Set out each line from the following listing that includes the word "names".

------------

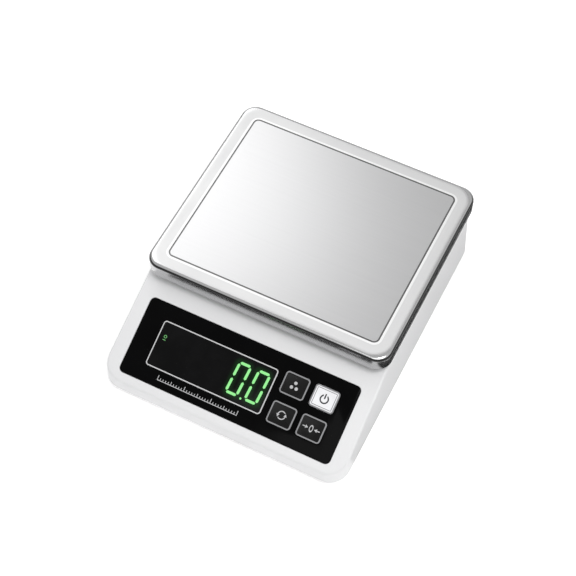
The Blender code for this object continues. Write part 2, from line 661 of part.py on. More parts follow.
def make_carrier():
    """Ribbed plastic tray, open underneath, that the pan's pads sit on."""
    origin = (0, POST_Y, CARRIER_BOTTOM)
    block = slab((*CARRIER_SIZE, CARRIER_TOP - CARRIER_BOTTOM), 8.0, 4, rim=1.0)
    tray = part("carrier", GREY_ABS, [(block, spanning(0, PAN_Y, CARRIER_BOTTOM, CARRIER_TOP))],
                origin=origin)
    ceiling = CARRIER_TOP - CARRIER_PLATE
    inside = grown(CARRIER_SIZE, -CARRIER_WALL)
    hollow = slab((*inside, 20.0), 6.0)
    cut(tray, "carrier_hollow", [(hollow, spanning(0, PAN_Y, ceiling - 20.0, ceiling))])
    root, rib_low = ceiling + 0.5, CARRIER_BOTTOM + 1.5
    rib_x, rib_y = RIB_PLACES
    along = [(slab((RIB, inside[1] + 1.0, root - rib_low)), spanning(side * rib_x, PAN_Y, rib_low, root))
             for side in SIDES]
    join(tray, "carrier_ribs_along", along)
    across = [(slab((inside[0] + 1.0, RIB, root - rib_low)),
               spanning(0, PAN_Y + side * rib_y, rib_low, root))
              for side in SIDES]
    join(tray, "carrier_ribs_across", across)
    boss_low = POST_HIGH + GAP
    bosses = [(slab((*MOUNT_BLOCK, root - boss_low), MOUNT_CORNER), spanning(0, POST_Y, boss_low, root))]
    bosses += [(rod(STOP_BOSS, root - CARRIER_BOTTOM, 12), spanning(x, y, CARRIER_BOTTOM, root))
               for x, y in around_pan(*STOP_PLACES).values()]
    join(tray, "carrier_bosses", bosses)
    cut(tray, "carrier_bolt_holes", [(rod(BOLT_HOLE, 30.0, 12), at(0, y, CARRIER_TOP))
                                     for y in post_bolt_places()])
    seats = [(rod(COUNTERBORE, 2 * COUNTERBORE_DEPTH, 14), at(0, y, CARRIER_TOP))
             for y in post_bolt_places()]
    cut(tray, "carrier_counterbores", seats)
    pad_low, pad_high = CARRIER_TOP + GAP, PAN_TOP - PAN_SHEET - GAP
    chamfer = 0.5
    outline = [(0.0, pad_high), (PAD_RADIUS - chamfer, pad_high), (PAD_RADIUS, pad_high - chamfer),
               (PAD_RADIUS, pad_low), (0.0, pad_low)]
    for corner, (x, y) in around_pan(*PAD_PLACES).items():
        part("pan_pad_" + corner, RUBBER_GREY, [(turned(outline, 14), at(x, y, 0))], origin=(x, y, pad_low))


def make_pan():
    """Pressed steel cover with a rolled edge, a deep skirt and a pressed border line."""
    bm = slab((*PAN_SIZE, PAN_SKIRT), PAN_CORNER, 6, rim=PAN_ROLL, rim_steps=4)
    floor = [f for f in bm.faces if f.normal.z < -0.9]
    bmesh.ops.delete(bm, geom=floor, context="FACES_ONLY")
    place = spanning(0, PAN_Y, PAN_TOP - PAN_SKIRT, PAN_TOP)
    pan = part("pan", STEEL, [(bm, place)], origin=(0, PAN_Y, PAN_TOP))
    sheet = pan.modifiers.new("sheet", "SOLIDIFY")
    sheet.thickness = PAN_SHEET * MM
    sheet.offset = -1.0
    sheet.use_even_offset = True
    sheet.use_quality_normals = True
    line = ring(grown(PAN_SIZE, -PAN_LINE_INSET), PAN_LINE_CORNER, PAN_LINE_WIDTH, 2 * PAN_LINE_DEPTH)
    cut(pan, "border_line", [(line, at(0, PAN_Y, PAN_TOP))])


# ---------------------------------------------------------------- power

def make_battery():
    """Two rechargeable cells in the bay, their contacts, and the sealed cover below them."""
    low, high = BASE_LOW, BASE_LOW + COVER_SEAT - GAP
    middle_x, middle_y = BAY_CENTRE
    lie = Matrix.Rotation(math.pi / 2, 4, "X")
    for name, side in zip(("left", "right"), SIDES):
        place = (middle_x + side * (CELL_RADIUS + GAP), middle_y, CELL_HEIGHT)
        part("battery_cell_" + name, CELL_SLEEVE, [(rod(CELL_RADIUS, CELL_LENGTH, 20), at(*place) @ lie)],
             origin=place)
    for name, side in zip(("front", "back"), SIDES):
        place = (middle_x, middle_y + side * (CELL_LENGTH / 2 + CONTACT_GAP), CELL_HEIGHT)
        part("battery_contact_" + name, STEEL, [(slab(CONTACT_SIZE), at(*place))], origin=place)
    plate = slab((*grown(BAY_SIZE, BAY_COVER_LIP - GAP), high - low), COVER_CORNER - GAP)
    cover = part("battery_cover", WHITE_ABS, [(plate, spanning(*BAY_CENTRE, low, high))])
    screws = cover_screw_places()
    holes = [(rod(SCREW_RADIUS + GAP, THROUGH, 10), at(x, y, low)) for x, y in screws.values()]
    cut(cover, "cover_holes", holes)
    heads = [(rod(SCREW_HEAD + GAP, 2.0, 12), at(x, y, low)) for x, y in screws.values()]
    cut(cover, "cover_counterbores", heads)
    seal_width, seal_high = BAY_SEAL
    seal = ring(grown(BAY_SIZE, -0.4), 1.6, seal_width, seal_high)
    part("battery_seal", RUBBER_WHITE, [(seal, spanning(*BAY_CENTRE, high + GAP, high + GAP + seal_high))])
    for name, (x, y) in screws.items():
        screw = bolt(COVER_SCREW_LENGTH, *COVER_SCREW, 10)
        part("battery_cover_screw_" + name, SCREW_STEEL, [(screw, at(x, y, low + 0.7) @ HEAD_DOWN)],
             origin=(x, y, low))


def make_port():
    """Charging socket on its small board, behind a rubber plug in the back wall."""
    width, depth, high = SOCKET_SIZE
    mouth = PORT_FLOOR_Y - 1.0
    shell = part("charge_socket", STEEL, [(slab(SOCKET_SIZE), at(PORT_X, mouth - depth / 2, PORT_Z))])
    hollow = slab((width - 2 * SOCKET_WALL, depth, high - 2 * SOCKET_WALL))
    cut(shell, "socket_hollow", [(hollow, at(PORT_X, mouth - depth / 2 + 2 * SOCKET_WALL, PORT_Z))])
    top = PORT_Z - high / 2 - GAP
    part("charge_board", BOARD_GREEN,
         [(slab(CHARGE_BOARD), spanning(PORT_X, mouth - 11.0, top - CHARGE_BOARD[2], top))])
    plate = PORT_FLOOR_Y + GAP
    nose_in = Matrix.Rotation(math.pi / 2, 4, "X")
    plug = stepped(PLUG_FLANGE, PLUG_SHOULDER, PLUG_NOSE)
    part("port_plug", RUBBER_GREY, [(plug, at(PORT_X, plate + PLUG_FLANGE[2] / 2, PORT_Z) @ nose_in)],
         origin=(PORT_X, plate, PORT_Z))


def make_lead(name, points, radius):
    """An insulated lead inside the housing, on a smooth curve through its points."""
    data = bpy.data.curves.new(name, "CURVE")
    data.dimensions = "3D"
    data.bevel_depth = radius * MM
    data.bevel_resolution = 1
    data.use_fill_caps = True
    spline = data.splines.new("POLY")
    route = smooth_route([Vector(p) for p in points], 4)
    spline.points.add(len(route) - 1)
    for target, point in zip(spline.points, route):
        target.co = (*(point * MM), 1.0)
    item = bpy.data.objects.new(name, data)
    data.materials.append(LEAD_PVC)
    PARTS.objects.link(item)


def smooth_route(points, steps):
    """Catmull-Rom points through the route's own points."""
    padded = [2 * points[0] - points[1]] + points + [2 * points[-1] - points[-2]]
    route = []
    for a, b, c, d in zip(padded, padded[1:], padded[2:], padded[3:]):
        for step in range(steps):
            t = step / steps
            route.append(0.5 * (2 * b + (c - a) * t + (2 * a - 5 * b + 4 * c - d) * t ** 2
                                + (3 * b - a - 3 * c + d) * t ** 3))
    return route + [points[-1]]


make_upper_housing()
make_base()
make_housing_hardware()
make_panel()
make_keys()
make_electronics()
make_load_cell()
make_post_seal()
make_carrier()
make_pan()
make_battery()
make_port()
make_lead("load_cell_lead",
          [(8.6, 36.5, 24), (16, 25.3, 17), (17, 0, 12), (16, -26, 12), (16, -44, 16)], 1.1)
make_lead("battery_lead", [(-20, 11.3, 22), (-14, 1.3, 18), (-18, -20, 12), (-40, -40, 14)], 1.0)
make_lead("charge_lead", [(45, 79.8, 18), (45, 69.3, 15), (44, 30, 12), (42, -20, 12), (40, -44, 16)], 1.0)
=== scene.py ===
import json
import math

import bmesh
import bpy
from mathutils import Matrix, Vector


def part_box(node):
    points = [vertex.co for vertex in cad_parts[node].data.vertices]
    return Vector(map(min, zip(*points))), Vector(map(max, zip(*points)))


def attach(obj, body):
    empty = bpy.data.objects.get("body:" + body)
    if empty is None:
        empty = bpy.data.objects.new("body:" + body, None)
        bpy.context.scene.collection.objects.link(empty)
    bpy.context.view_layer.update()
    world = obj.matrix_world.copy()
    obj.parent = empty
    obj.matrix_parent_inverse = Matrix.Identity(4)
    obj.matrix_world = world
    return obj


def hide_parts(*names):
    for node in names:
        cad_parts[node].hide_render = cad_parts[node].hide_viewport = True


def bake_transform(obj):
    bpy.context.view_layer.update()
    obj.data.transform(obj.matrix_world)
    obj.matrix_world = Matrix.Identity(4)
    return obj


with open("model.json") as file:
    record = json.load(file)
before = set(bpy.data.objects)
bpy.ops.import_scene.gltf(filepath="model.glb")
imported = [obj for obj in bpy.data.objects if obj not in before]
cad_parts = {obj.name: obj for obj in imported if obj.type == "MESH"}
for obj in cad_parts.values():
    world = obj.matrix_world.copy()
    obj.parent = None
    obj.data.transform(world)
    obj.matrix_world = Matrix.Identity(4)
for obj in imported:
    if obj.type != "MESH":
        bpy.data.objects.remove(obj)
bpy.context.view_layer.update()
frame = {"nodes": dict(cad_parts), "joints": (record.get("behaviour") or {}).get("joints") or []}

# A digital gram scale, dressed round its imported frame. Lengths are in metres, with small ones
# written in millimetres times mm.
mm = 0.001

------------

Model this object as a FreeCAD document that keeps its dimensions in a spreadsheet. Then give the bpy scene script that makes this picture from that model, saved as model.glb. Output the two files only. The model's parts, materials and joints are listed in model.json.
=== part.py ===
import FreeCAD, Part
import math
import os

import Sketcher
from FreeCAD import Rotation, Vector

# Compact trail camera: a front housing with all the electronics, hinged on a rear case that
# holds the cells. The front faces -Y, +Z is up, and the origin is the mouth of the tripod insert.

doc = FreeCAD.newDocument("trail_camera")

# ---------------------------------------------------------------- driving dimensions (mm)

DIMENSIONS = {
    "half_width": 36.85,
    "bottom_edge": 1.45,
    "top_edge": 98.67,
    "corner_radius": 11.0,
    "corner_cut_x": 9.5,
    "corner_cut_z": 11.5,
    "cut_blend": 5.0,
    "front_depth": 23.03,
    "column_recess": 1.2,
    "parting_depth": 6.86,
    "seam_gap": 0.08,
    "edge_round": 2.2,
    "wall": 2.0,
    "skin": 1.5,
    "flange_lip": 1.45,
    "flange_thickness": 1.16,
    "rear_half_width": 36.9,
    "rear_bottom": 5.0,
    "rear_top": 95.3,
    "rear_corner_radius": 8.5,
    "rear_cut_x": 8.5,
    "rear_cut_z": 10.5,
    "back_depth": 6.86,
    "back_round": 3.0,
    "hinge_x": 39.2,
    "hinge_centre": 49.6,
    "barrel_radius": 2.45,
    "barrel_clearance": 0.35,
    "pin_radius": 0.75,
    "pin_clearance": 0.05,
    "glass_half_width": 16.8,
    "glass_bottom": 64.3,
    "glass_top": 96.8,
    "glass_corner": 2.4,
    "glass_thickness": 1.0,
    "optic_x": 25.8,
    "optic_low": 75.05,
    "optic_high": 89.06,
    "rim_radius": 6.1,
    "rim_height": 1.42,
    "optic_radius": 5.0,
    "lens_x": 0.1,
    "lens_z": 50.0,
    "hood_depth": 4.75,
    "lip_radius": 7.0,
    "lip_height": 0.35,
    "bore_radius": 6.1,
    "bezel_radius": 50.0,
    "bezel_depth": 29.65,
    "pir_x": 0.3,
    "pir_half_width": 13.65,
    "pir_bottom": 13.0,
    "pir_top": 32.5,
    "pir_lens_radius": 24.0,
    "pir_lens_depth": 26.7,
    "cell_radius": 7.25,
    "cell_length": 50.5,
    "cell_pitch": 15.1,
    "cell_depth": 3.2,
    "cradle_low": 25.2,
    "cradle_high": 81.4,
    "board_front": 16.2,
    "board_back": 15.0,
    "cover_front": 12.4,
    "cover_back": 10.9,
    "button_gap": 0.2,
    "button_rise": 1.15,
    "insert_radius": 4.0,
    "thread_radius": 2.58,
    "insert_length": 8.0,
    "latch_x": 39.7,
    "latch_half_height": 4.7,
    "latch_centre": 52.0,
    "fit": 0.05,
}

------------

> [EXERCISE SOLUTION]:
def hide_parts(*names):
    for node in names:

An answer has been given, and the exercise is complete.